- **SHORT TASK**:
Starting at the line that contains "What bpy script" and stopping at the line that contains "GLAZE_RINGS = (0.0, 0.35, 0.62, 0.84, 1.0)", repeat every line exactly, the two end lines included, and nothing else.

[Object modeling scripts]
• • •
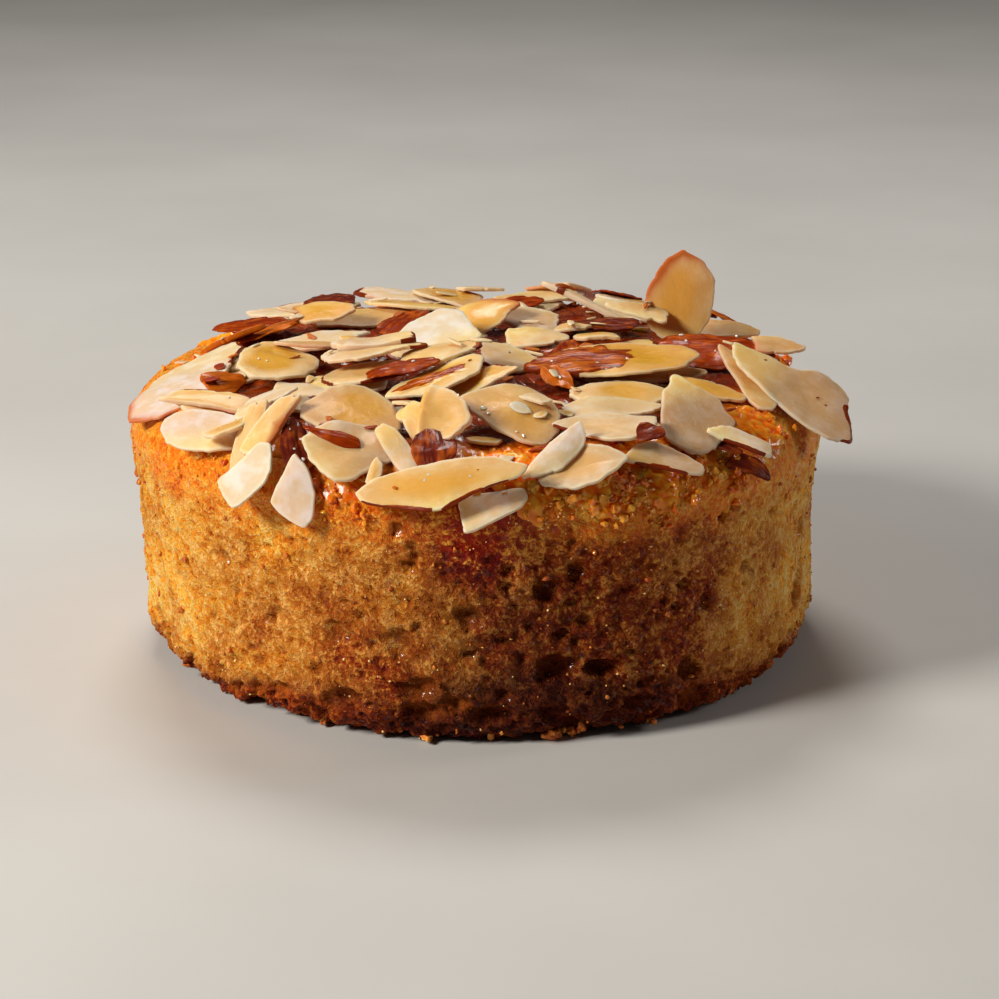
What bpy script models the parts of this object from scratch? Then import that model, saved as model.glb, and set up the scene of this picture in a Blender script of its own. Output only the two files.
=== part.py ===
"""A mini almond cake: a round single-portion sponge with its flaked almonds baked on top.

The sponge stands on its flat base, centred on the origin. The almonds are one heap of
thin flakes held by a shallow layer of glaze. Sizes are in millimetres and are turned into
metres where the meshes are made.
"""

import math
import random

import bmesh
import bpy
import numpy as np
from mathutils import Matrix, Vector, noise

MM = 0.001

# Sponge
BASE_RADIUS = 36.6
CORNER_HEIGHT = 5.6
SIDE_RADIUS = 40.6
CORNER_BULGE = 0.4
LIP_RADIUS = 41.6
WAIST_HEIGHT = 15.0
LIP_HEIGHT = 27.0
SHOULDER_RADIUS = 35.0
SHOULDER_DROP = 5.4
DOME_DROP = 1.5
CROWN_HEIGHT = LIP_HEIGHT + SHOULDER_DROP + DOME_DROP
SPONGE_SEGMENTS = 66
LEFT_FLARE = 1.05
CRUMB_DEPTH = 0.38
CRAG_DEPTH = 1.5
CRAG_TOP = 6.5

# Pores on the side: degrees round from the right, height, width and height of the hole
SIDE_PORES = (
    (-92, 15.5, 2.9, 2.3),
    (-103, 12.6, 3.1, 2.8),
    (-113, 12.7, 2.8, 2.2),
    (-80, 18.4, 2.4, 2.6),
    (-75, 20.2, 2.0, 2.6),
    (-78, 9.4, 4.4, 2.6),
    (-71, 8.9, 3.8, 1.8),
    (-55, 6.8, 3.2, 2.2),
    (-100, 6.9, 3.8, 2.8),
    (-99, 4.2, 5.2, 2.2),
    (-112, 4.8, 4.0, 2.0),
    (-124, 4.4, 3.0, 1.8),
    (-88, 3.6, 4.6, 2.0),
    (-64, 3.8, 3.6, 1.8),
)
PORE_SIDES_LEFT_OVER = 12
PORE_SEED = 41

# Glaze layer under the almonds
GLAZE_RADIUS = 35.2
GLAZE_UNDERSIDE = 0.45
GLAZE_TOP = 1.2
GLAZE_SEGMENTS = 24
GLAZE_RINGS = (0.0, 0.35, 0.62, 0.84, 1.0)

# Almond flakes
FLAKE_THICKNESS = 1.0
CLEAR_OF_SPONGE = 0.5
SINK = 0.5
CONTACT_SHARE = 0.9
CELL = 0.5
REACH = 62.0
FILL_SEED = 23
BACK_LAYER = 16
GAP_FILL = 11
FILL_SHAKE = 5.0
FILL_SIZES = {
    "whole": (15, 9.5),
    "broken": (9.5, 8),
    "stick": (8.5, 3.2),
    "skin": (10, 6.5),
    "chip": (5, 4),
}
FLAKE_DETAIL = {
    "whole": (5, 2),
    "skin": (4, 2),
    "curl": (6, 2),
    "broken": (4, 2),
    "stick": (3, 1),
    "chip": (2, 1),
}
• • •
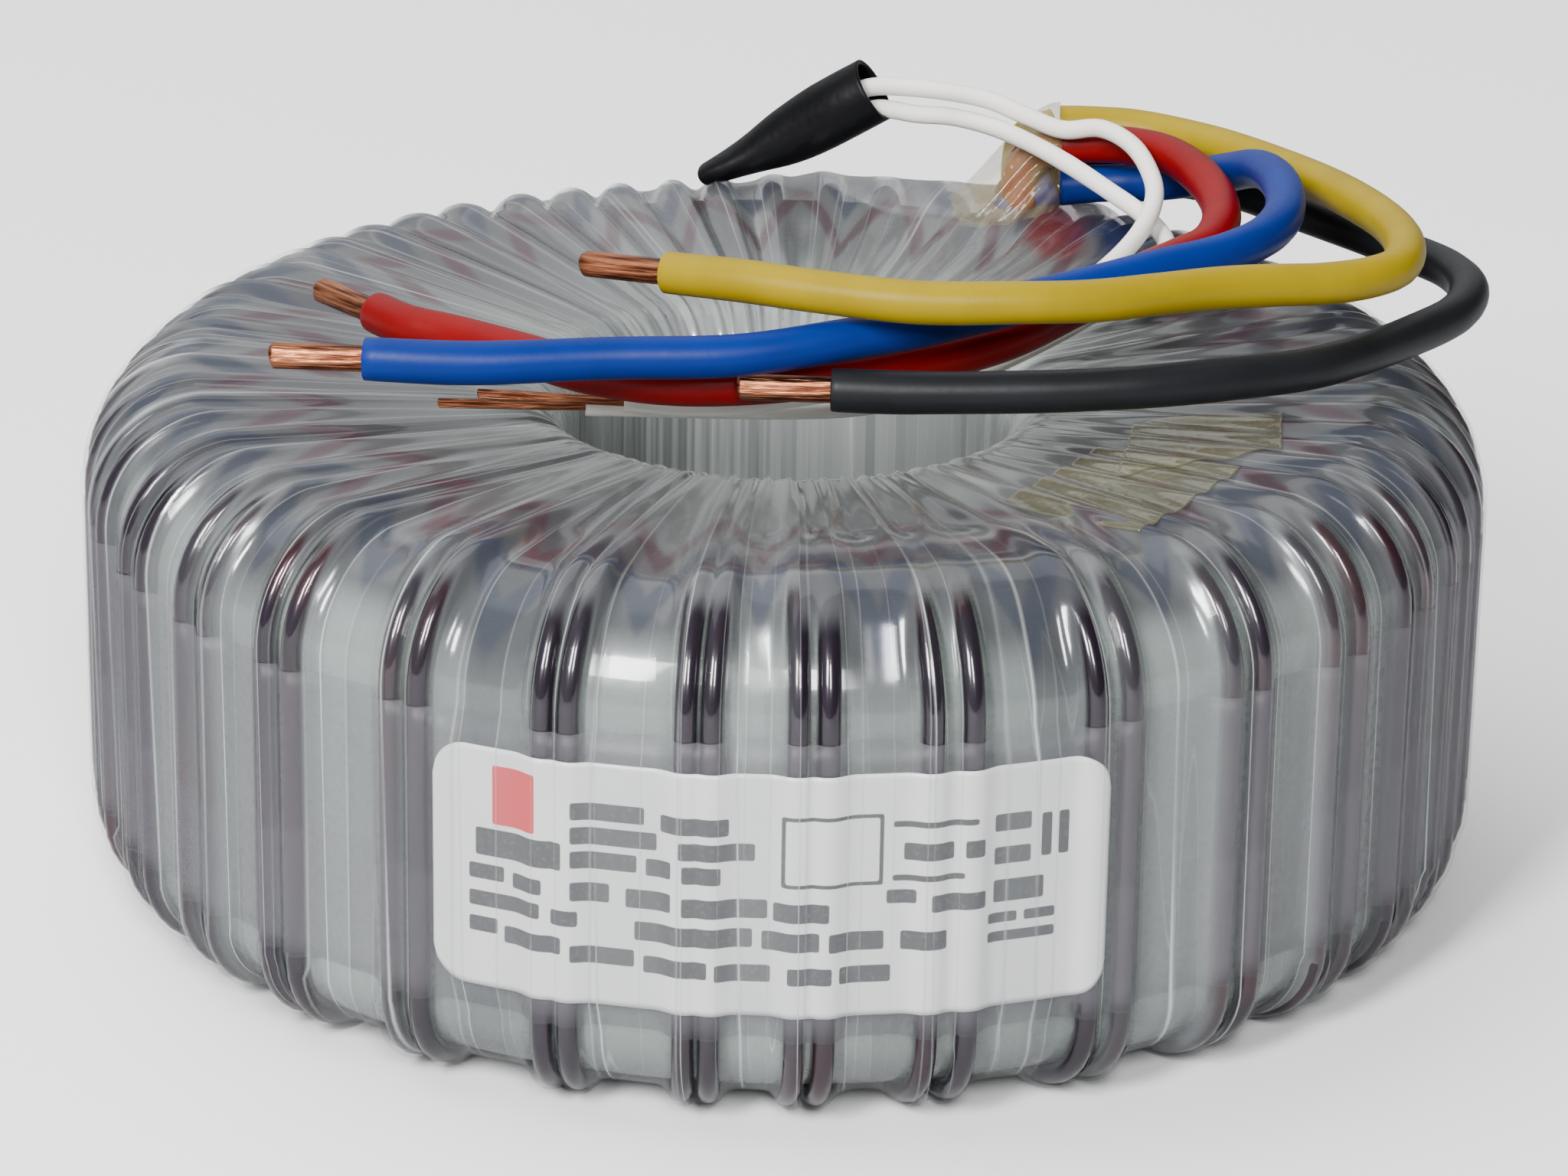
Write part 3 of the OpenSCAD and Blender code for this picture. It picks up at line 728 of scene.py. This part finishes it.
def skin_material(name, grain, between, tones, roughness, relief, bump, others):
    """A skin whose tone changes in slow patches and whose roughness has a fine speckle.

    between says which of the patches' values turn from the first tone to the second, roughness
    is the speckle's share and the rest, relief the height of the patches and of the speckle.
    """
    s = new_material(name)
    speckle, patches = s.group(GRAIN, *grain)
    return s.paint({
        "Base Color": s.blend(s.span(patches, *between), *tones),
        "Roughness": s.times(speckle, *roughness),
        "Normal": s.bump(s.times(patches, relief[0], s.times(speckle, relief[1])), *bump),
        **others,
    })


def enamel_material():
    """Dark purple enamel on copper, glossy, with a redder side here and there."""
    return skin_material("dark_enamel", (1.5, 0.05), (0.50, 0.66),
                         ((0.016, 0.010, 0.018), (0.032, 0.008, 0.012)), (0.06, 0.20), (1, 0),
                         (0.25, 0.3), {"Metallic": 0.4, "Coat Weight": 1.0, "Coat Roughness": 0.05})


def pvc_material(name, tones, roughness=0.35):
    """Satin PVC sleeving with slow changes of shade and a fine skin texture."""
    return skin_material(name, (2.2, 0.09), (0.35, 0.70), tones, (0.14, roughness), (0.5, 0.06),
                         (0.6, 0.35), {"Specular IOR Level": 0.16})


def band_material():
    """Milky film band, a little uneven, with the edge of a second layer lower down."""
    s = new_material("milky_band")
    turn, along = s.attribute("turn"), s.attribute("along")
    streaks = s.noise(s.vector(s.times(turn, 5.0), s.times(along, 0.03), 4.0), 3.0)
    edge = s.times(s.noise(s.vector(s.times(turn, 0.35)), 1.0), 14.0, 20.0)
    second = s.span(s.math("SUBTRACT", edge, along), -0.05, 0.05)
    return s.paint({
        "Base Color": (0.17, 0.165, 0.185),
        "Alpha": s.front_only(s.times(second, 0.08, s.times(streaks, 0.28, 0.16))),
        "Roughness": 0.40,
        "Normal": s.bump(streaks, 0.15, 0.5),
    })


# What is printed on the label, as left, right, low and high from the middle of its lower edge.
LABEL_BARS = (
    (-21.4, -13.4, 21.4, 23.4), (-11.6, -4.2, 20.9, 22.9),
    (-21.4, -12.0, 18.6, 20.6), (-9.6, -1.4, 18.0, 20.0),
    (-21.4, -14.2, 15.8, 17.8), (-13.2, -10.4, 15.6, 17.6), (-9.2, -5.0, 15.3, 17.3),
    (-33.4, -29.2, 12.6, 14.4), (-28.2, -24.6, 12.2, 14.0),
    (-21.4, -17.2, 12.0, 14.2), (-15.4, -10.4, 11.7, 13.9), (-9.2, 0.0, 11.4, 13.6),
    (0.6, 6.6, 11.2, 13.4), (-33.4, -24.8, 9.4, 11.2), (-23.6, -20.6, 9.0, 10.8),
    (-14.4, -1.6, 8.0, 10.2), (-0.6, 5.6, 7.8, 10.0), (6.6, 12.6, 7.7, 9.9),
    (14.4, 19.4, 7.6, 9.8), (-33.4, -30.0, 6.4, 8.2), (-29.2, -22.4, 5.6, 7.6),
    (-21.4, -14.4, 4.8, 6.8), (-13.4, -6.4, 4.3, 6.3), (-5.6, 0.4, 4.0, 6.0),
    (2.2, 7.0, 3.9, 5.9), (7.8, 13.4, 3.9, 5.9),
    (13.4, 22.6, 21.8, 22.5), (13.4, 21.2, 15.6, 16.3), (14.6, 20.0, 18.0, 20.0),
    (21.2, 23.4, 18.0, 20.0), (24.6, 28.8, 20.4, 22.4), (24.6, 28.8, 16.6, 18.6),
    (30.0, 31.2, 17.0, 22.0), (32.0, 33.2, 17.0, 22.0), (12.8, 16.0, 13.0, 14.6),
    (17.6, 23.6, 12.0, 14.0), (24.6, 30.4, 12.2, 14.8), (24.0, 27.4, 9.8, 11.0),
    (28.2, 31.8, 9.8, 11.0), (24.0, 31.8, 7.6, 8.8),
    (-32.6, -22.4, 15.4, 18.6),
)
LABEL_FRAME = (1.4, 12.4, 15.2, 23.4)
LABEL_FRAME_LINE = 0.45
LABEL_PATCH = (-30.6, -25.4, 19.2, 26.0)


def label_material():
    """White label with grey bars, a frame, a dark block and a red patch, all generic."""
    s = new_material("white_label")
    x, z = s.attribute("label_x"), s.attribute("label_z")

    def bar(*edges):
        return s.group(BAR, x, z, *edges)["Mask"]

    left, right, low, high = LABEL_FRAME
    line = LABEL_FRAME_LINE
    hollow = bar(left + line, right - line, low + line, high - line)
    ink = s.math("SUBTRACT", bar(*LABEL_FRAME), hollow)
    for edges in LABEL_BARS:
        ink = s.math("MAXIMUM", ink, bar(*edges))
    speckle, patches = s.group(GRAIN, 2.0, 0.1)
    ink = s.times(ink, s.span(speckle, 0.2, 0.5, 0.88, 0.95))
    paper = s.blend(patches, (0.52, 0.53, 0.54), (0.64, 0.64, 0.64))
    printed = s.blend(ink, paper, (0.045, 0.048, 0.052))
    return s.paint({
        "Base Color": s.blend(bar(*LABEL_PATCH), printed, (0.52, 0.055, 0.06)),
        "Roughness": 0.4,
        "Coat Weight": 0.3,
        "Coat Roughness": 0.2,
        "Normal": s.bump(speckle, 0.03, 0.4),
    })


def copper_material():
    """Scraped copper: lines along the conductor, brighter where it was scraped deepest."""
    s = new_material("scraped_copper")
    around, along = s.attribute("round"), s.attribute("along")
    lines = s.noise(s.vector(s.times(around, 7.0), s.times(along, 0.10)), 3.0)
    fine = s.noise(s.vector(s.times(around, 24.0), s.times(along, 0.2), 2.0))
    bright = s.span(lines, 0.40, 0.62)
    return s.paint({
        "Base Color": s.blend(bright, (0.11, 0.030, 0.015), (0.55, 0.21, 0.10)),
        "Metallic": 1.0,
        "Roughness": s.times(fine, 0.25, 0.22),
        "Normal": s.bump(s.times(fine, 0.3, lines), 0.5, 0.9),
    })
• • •
- **RESULT OF THE TASK**:
What bpy script models the parts of this object from scratch? Then import that model, saved as model.glb, and set up the scene of this picture in a Blender script of its own. Output only the two files.
=== part.py ===
"""A mini almond cake: a round single-portion sponge with its flaked almonds baked on top.

The sponge stands on its flat base, centred on the origin. The almonds are one heap of
thin flakes held by a shallow layer of glaze. Sizes are in millimetres and are turned into
metres where the meshes are made.
"""

import math
import random

import bmesh
import bpy
import numpy as np
from mathutils import Matrix, Vector, noise

MM = 0.001

# Sponge
BASE_RADIUS = 36.6
CORNER_HEIGHT = 5.6
SIDE_RADIUS = 40.6
CORNER_BULGE = 0.4
LIP_RADIUS = 41.6
WAIST_HEIGHT = 15.0
LIP_HEIGHT = 27.0
SHOULDER_RADIUS = 35.0
SHOULDER_DROP = 5.4
DOME_DROP = 1.5
CROWN_HEIGHT = LIP_HEIGHT + SHOULDER_DROP + DOME_DROP
SPONGE_SEGMENTS = 66
LEFT_FLARE = 1.05
CRUMB_DEPTH = 0.38
CRAG_DEPTH = 1.5
CRAG_TOP = 6.5

# Pores on the side: degrees round from the right, height, width and height of the hole
SIDE_PORES = (
    (-92, 15.5, 2.9, 2.3),
    (-103, 12.6, 3.1, 2.8),
    (-113, 12.7, 2.8, 2.2),
    (-80, 18.4, 2.4, 2.6),
    (-75, 20.2, 2.0, 2.6),
    (-78, 9.4, 4.4, 2.6),
    (-71, 8.9, 3.8, 1.8),
    (-55, 6.8, 3.2, 2.2),
    (-100, 6.9, 3.8, 2.8),
    (-99, 4.2, 5.2, 2.2),
    (-112, 4.8, 4.0, 2.0),
    (-124, 4.4, 3.0, 1.8),
    (-88, 3.6, 4.6, 2.0),
    (-64, 3.8, 3.6, 1.8),
)
PORE_SIDES_LEFT_OVER = 12
PORE_SEED = 41

# Glaze layer under the almonds
GLAZE_RADIUS = 35.2
GLAZE_UNDERSIDE = 0.45
GLAZE_TOP = 1.2
GLAZE_SEGMENTS = 24
GLAZE_RINGS = (0.0, 0.35, 0.62, 0.84, 1.0)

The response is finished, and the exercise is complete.